Comment l’organiser ?

Y.S. : Il faut multiplier les occasions et les dispositifs de travail collectif et individuel pour donner à chacun du temps d’écoute et de parole. La tâche, on le sait, est complexe et implique une gestion de la classe contraignante, mais j’invite les enseignants à privilégier un temps d’interaction duelle chaque jour avec au moins un élève. Cet accompagnement au plus près permet de suivre les progrès, ce sont des moments précieux d’échanges qu’il faut savoir saisir pendant l’accueil, au moment de la récréation, dans les phases de transition entre les activités. On n’oubliera pas non plus l’Atsem et tous les partenaires – parents, intervenants extérieurs – sollicités pour aider l’enseignant.

Cela reste donc un enseignement assez complexe…

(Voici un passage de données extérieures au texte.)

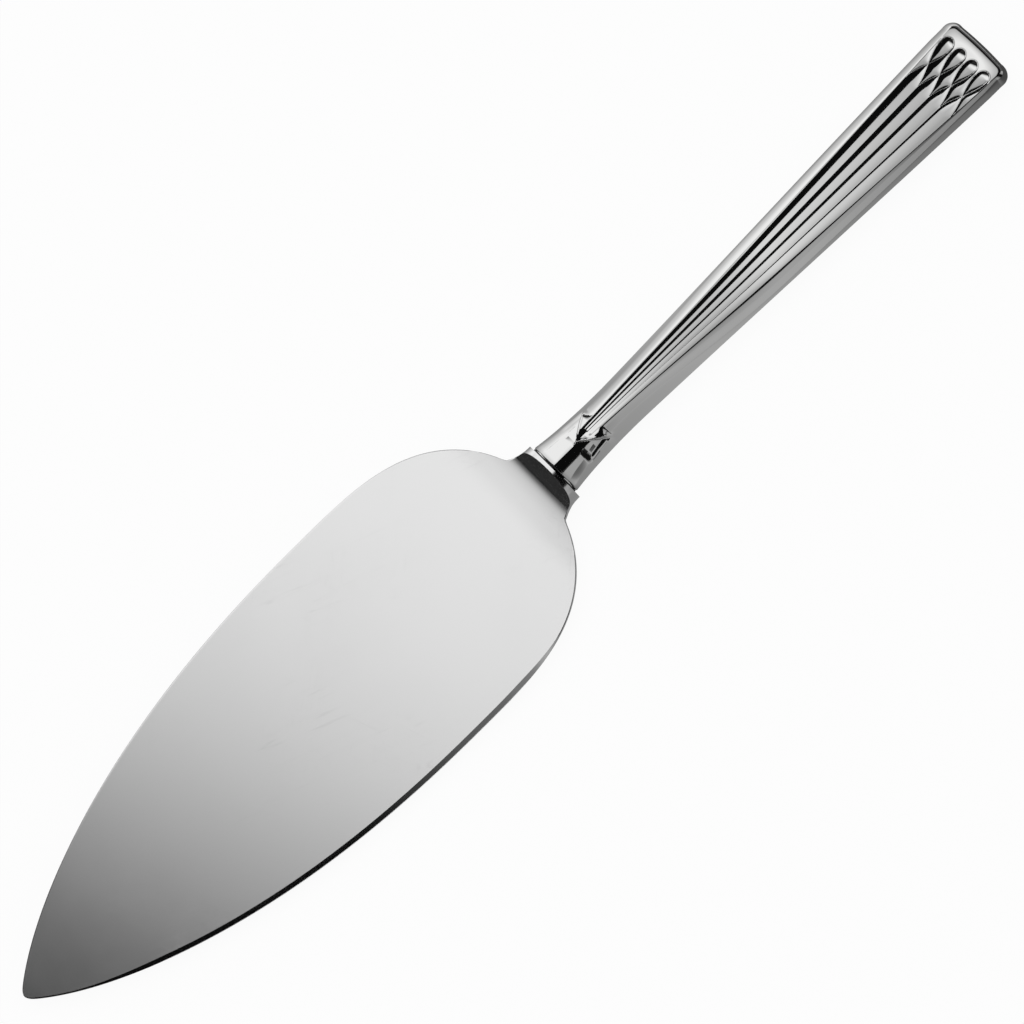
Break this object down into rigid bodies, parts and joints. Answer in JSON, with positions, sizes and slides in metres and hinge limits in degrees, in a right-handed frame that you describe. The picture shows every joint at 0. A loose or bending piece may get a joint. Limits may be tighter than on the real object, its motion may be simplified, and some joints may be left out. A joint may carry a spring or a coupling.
{
  "type": "pie knife",
  "caption": "Serving knife with a flat leaf-shaped steel blade, a short oval bolster and a hollow fluted metal handle that widens to a square butt.",
  "frame": {"origin": "under the middle of the knife's length and width, at the height of its lowest point, which is the back of the handle's neck", "axes": "+X from the blade's tip to the handle's butt, +Y across the blade, to the right of someone who holds the knife with the ornament up and the tip pointing away, +Z out of the ornamented front, square to the blade's flat faces"},
  "size_m": [0.27, 0.0534, 0.0106],
  "materials": {
    "satin_steel": "stainless steel, fine satin polish with light scratches",
    "polished_silver": "polished silver-coloured metal",
    "silver_solder": "cast, dull",
    "brown_cement": "matt resin cement"
  },
  "bodies": {
    "root": {"blade": "satin_steel", "handle_front_shell": "polished_silver", "handle_back_shell": "polished_silver", "solder_line": "silver_solder", "handle_filler": "brown_cement"}
  },
  "joints": []
}
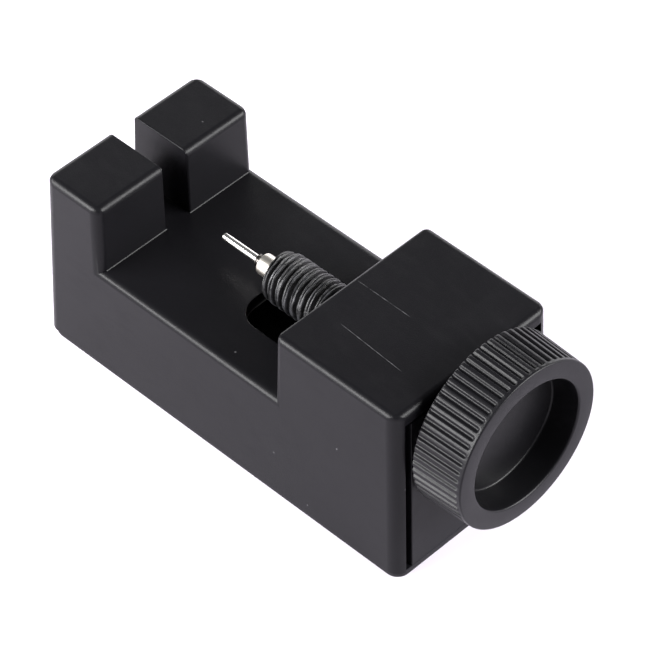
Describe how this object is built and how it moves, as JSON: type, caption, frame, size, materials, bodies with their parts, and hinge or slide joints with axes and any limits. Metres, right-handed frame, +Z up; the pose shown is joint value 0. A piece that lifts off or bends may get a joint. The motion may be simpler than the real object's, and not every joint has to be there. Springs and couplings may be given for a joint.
{
  "type": "watch bracelet pin press",
  "caption": "Hand press that pushes link pins out of watch bracelets: plastic body with slotted jaws, flat bed and block, and a knob-turned thrust screw carrying a thin steel push pin.",
  "frame": {"origin": "centre of the bounding box, on the surface that the base plate stands on", "axes": "+X along the thrust screw from the jaws to the knob, +Z up, so -Y is at the left and +Y at the right when looking from the knob towards the jaws"},
  "size_m": [0.0702, 0.027, 0.0322],
  "materials": {
    "shell_plastic": "satin black moulded ABS with fine handling scratches",
    "base_plastic": "dull black moulded ABS",
    "zinc_screw": "bright zinc plated",
    "insert_brass": "turned brass",
    "black_thread": "rough blackened steel thread, rubbed on the crests",
    "knob_plastic": "satin black moulded plastic",
    "nickel": "nickel plated, fine turning lines",
    "pin_steel": "polished hardened steel"
  },
  "bodies": {
    "housing": {"outer_shell": "shell_plastic", "base_plate": "base_plastic", "base_screws": "zinc_screw", "thread_insert": "insert_brass"},
    "pin": {"push_pin": "pin_steel"},
    "spindle": {"thrust_screw": "black_thread", "thumb_knob": "knob_plastic", "pin_ferrule": "nickel"}
  },
  "joints": [
    {"name": "pin_feed", "type": "slide", "parent": "housing", "child": "pin", "axis": [1, 0, 0], "range_m": [-0.0007, 0.01625]},
    {"name": "knob_turn", "type": "hinge", "parent": "pin", "child": "spindle", "pos_m": [0.00985, 0, 0.0203], "axis": [1, 0, 0], "range_deg": [-201.6, 4680]}
  ],
  "couplings": [
    {"joint": "pin_feed", "follows": "knob_turn", "m_per_rad": 0.00019894}
  ]
}
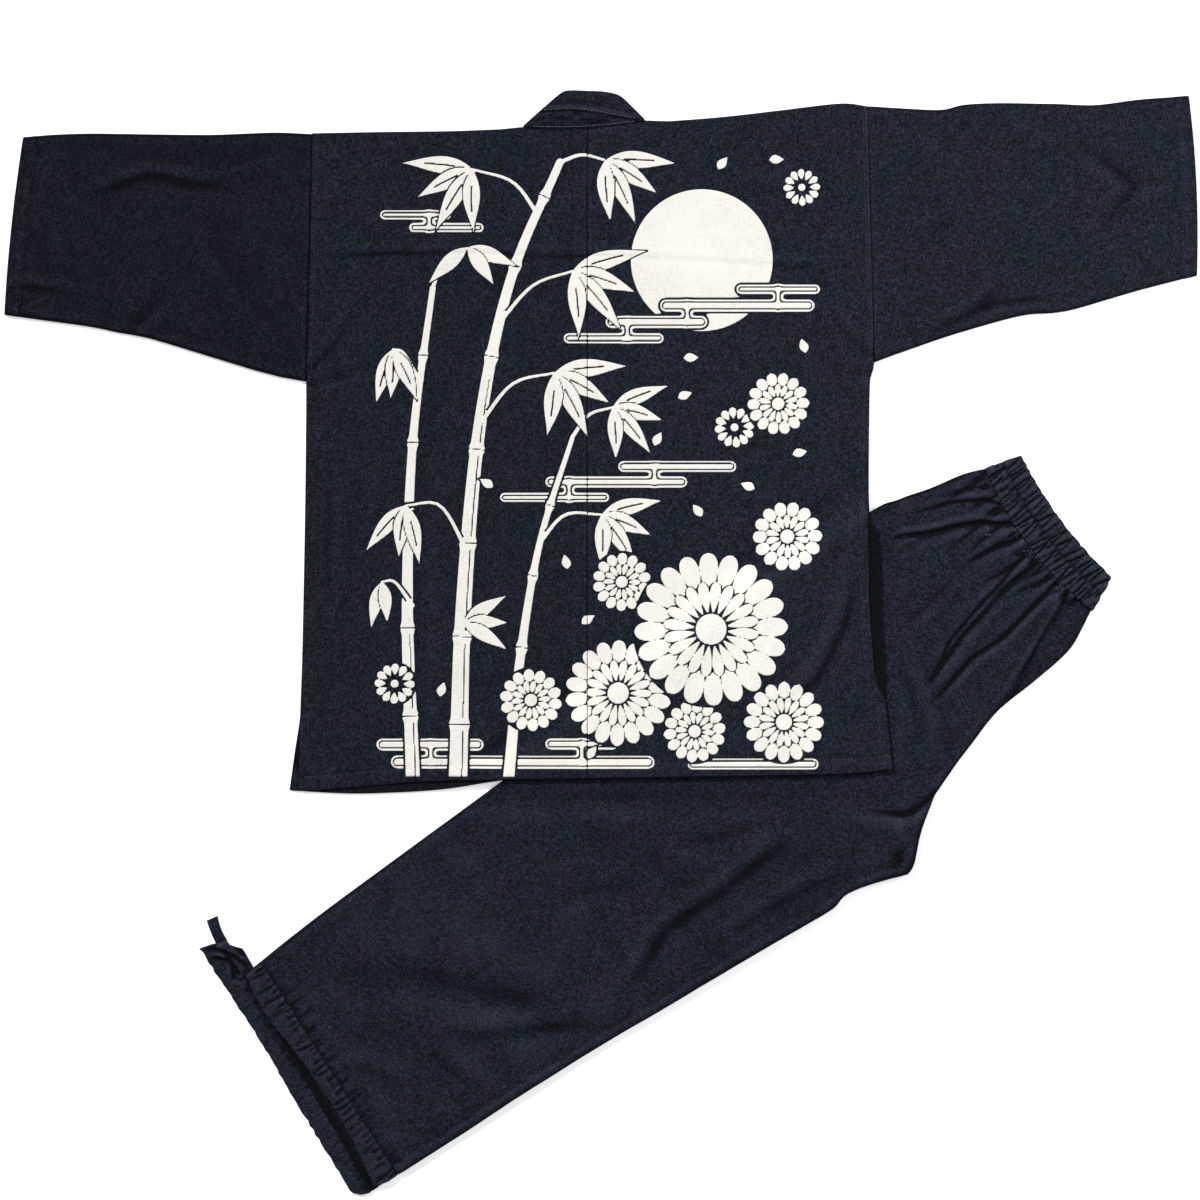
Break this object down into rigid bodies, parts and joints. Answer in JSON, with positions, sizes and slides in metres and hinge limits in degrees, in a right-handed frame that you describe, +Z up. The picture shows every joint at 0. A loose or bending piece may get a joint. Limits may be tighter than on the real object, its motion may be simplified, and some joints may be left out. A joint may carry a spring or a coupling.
{
  "type": "samue set laid flat",
  "caption": "Indigo cotton samue laid flat: jacket back up with sleeves out, trousers with gathered waist and cuffs folded in half under its corner.",
  "frame": {"origin": "centre of the footprint, on the surface the garment lies on", "axes": "+X across the jacket from the wearer's left sleeve to the right one as laid, +Y towards the collar, +Z up through the layers"},
  "size_m": [1.3129, 1.2167, 0.0108],
  "materials": {
    "jacket_cotton": "dark indigo denim-like cotton twill, matt, slightly mottled",
    "trouser_cotton": "dark indigo denim-like cotton twill, matt, a little more violet",
    "white_print": "off-white pigment print on the cotton, weave showing through"
  },
  "bodies": {
    "root": {"back_left": "jacket_cotton", "back_right": "jacket_cotton", "front_left": "jacket_cotton", "front_right": "jacket_cotton", "collar_neck": "jacket_cotton", "collar_left": "jacket_cotton", "collar_right": "jacket_cotton", "sleeve_left": "jacket_cotton", "sleeve_right": "jacket_cotton", "tie_left": "jacket_cotton", "tie_right": "jacket_cotton", "leg_upper": "trouser_cotton", "leg_lower": "trouser_cotton", "waistband": "trouser_cotton", "cuff_upper": "trouser_cotton", "cuff_lower": "trouser_cotton", "cuff_tie": "trouser_cotton"}
  },
  "joints": []
}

Y.S. : D’autant plus qu’il engage la professionnalité de l’enseignant. « Dis-moi comment tu parles aux élèves, je te dirai comment tu leur apprends à parler ». Les recherches sur le travail verbal de la classe montrent que la parole des élèves et celle de l’enseignant sont étroitement dépendantes et que certains gestes langagiers comme les reformulations – reprendre ses propres mots ou ceux d’un élève – manifestent son degré d’expertise et devraient être davantage étudiés en formation initiale et continue. Dès qu’il entre en classe, l’enseignant parle aux élèves, les fait parler, leur apprend à parler. Tâche essentielle pour développer leur parole en tant qu’expression singulière comme en témoignent les discussions à visée philosophique où, n’ayant pas à fournir une réponse attendue, ils exercent leur pensée en même temps que se développe leur langage.